Three Steps to Help you Change
Follow me on this one. It is not complicated, but it can be very powerful.
- So step one is the first week or two, I tell them to identify anger (procrastination, obsessive thoughts) when they occur. Be aware of the trouble it has gotten them into and the ways they need to overcome it. Dig deep, and bring out the things that are happening in their life. Frequently I have to make them do this in the therapy session. Although it may be difficult at first, from my experience in police psychology and dealing with police stress, I know how important this first step can be.
- Involves programming the brain. I tell my clients to say the words “anger-stop-think” or “procrastination-stop-think” or “obsession-stop-think” (insert whatever factor they are trying to change or get rid of, the word “stop” – then what they want to do instead). They should say these three words 500 times a day. They should do this every single day for two weeks straight. (The reason I tell them to do it for two weeks is because I doubt many of my clients will do it for that long, but I really want them to engage in this behavior for a solid week straight. So, if I tell them two weeks, chances are they will make it to the end of the first week, at least, before they stop.) I encourage all my clients to get a golf counter to keep track of all the times they’ve said the three words (I give it to them). My male clients really relate to it. Invariably, the first thing I hear when I tell my clients to do this is: “That’s impossible. I can’t do that. How can you expect me to say that 500 times?” But it’s really not as hard as you may think. On the drive back from the therapy session, they can say it 200 times. While you exercise that evening you can say it. Say it in the bathroom, while you shower, while you clean up the house or cook dinner. You’ll see that it’s really a lot easier to do this than you may think. Hey, as a good Catholic boy growing up, how many Hail Marys and Our Fathers did I say ritualistically? It got programmed in my head. The purpose of this whole exercise is it slowly changes your mindset. Saying something 500 times a day for 7 days a week, for a total of 3,500 times, is bound to get the message to sink in and help change the way they think and act. Eventually, if they continue this practice, whenever you get angry, or whenever you begin to procrastinate, these words will pop into your head and you will stop and think about the behavior that you are about to do. Essentially, these three words help reprogram your brain, so that you are able to stop and think before you say or do something you will later regret.

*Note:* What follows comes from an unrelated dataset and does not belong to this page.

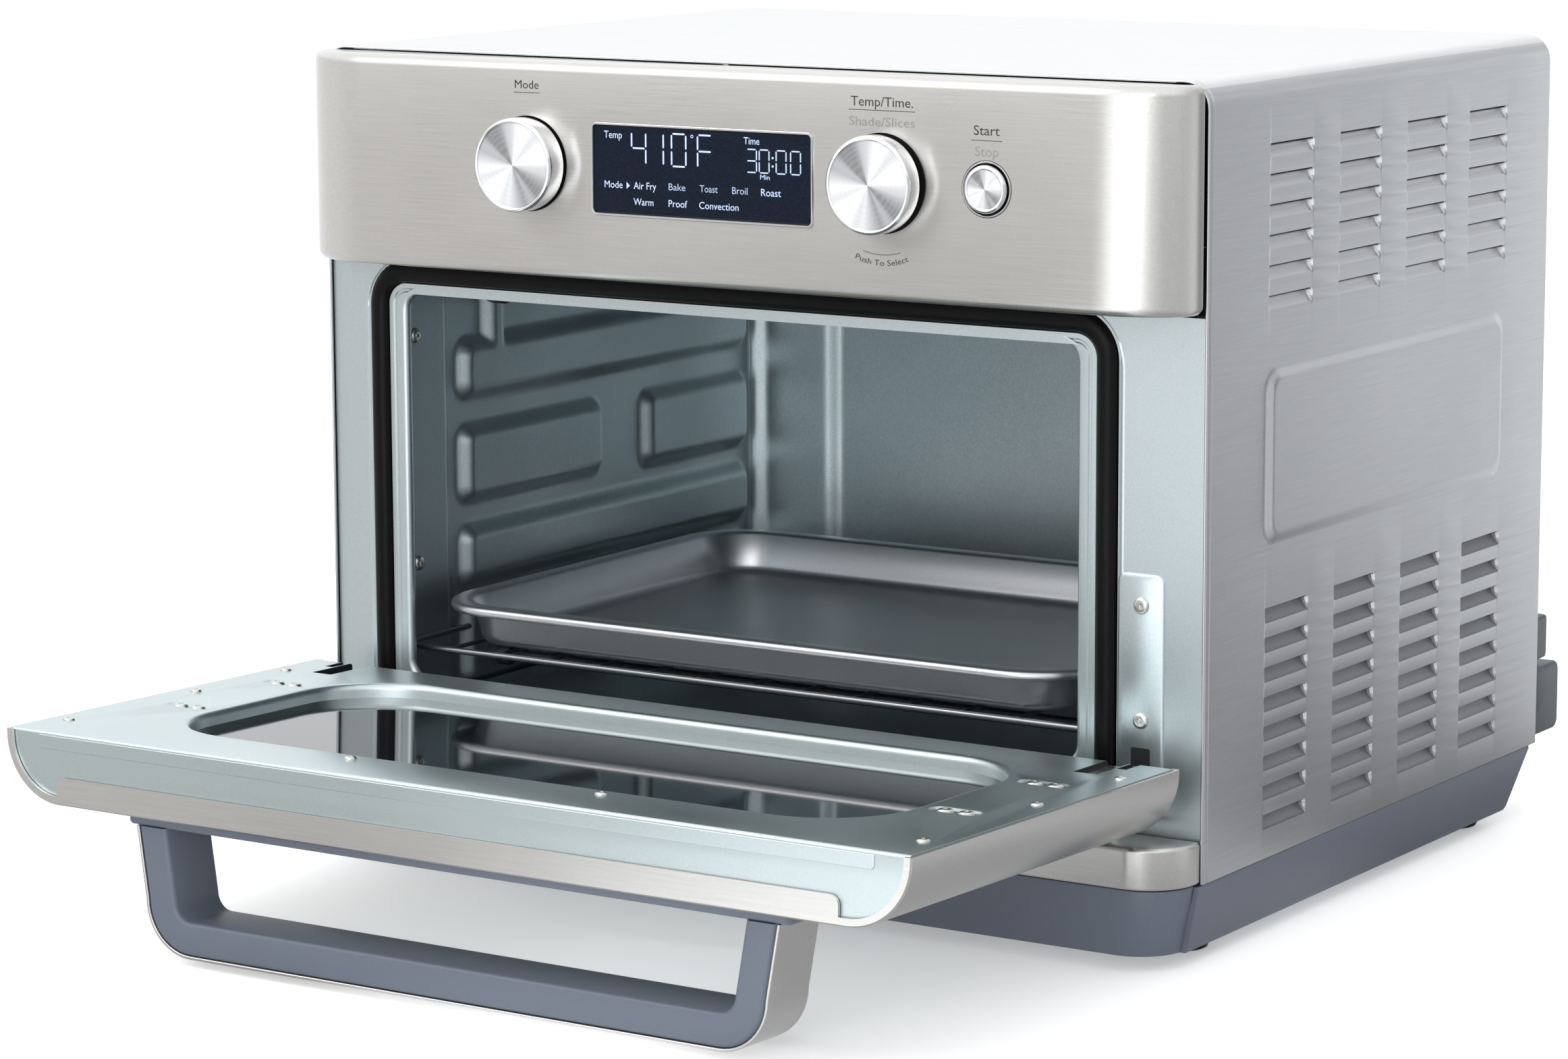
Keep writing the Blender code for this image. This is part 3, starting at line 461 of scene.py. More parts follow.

- The third step I talk with them about a variety of cognitive techniques. I may talk about emotional opposites, I may talk about relativity, I may talk about entropy being natural, I may talk about self-esteem of other people, obsession is a big topic or even randomness in life. The time management matrix where you understand the difference between importance and urgency is also very relevant here. This is a technique that can spin in many different directions, but it is a good starting technique, and very useful in police psychology and dealing with police stress. You can even use it as a self-help technique. Now I need to go buy stock in golf counters.